Look through the entries below and report how many lines hold the string "frame". Only the number is wanted.

* BEGIN Rows *

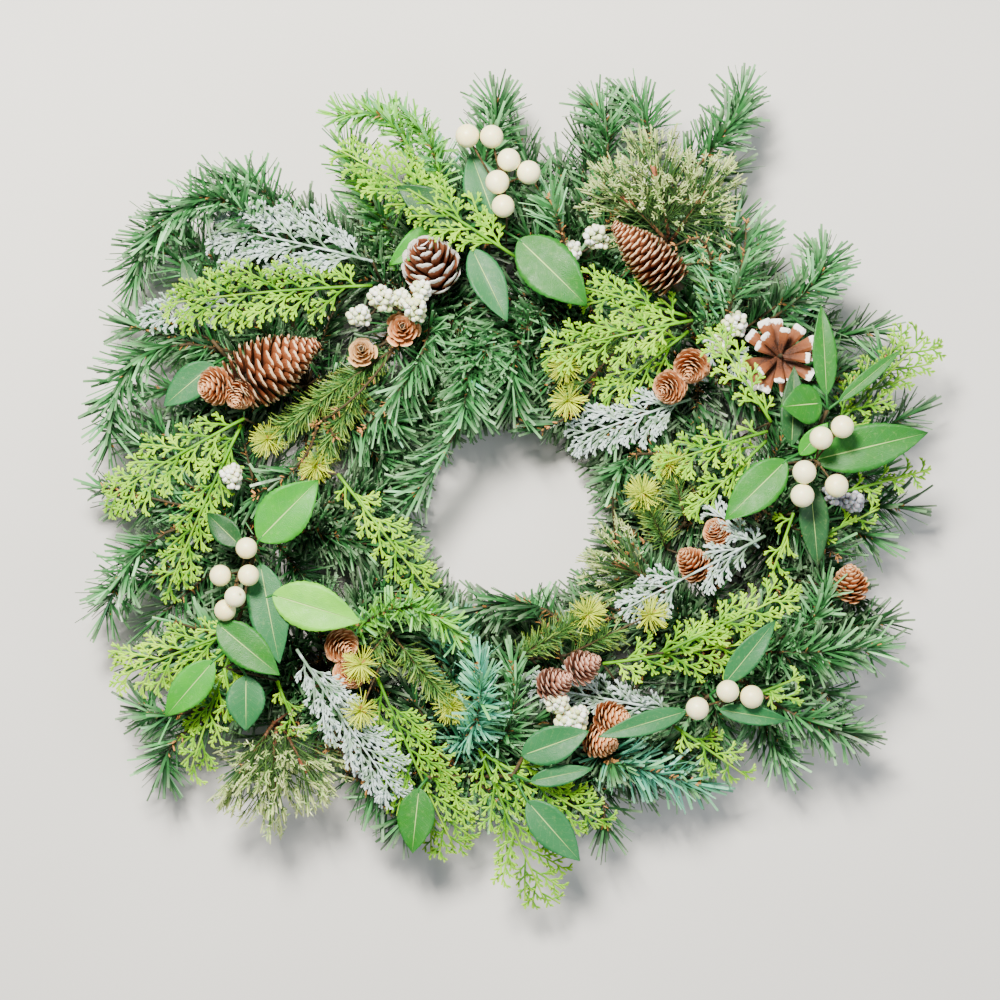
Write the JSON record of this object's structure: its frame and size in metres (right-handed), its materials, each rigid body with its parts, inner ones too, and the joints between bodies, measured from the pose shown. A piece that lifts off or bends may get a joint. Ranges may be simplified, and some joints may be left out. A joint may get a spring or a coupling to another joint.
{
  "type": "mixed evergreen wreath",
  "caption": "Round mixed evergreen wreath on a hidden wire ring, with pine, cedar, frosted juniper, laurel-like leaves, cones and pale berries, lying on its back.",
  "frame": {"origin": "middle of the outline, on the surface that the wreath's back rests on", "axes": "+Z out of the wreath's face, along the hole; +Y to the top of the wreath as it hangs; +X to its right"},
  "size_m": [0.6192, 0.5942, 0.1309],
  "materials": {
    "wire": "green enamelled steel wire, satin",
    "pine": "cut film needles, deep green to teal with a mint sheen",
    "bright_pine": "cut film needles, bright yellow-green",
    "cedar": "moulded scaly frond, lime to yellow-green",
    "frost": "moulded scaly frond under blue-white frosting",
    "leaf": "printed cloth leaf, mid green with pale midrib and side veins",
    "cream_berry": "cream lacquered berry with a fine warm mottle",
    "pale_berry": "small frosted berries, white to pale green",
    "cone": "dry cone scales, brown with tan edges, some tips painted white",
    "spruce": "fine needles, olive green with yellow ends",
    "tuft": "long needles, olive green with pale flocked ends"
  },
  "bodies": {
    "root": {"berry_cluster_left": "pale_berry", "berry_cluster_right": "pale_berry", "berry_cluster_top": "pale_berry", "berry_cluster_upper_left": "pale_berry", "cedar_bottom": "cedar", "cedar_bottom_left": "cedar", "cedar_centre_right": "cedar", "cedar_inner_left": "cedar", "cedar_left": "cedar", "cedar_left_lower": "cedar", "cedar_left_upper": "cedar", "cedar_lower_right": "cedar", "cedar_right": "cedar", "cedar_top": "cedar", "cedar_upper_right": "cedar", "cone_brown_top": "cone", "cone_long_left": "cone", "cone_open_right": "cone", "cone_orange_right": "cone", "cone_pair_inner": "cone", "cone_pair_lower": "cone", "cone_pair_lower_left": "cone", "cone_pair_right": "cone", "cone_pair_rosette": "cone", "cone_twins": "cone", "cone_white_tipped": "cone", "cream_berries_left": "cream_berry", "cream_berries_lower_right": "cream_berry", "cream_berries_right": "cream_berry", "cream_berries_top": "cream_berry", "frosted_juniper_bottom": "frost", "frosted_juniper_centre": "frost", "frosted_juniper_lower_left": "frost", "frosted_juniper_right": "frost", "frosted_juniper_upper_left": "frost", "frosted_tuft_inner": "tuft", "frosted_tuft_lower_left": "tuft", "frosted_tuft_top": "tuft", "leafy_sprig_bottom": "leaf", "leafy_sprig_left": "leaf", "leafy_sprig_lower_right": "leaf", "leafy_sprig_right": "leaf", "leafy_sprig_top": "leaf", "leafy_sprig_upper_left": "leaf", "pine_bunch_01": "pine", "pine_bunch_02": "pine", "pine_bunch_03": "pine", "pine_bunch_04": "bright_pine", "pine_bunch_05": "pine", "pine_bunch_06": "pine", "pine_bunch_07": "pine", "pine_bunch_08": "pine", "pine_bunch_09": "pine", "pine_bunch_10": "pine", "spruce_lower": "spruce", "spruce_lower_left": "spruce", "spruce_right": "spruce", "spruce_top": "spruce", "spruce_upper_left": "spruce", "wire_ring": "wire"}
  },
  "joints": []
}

* END Rows *
* BEGIN Rows *

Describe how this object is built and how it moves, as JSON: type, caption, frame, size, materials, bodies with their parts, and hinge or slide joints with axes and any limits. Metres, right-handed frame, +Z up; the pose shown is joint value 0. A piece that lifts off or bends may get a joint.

* END Rows *
* BEGIN Rows *

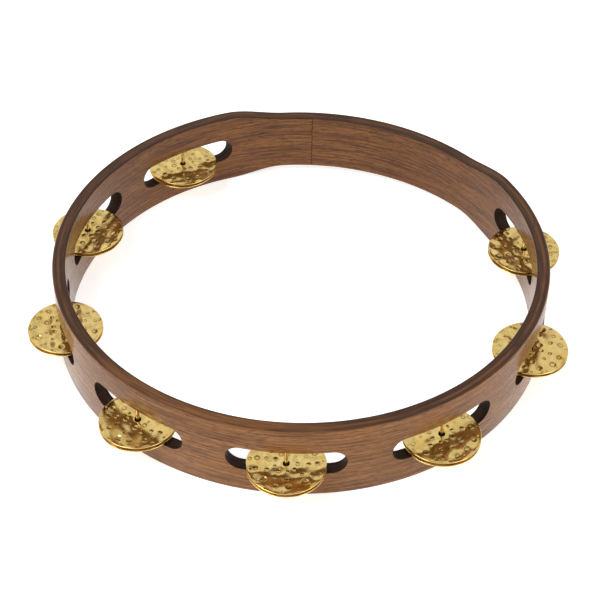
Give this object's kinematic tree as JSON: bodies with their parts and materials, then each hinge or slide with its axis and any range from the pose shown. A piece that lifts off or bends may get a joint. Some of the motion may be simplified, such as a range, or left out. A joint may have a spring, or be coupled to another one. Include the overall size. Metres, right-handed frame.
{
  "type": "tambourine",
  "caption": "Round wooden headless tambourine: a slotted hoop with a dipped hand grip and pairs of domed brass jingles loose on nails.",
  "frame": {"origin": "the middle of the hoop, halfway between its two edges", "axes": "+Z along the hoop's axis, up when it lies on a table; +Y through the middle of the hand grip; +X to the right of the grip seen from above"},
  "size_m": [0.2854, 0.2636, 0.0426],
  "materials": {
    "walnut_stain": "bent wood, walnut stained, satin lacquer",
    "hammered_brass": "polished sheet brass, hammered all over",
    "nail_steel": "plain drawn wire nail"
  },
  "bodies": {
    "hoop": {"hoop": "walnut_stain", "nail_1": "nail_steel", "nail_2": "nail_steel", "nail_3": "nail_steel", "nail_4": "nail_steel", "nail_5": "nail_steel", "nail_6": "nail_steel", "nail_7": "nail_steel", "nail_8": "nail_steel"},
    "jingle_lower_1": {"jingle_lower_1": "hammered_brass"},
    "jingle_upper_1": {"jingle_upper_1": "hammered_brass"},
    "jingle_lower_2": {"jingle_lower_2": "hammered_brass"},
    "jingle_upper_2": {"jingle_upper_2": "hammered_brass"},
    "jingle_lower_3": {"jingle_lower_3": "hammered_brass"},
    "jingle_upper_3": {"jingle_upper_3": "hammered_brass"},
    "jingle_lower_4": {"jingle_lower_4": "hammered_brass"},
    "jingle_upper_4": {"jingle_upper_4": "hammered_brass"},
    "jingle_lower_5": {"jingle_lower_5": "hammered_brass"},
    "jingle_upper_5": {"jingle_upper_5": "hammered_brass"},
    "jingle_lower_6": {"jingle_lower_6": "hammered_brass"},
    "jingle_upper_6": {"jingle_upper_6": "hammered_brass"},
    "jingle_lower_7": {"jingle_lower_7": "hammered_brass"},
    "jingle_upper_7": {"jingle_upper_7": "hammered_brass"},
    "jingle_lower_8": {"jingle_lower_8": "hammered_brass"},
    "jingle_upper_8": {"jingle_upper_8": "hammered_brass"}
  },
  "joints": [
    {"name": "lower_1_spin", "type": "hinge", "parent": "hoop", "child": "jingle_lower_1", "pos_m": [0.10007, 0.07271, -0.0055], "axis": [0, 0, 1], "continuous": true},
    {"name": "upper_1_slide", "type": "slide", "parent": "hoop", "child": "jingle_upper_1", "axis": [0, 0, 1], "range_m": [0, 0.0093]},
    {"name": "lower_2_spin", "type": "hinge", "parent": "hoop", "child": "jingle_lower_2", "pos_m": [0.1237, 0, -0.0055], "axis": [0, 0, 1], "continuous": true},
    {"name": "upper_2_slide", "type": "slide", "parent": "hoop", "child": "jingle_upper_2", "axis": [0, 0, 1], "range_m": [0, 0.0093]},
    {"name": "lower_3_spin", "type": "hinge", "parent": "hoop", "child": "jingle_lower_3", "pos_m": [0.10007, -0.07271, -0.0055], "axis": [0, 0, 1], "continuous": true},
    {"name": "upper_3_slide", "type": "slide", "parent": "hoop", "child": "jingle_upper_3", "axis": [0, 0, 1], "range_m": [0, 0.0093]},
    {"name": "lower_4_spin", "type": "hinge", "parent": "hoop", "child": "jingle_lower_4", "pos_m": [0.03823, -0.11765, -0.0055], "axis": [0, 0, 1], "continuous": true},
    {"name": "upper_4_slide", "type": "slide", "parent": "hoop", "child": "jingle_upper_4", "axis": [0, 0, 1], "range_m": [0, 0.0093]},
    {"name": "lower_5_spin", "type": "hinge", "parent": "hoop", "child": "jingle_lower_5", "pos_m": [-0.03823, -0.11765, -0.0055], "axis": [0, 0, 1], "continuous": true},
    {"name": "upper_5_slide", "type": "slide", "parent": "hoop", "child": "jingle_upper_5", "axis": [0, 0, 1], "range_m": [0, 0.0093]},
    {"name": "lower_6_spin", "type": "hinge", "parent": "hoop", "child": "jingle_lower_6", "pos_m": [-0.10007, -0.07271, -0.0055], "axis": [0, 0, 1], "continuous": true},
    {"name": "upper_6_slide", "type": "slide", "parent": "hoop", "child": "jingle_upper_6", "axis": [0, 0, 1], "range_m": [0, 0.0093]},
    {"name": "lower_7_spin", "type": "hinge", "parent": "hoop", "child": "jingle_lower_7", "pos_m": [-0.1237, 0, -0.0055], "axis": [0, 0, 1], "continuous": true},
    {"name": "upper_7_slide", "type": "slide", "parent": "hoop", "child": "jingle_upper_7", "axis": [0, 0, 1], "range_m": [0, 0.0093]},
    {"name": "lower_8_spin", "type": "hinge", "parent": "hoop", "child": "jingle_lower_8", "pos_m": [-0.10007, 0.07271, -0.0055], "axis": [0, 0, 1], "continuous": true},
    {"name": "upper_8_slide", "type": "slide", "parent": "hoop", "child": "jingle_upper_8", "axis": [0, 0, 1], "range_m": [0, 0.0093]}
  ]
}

* END Rows *

▶ [Solution below]:
5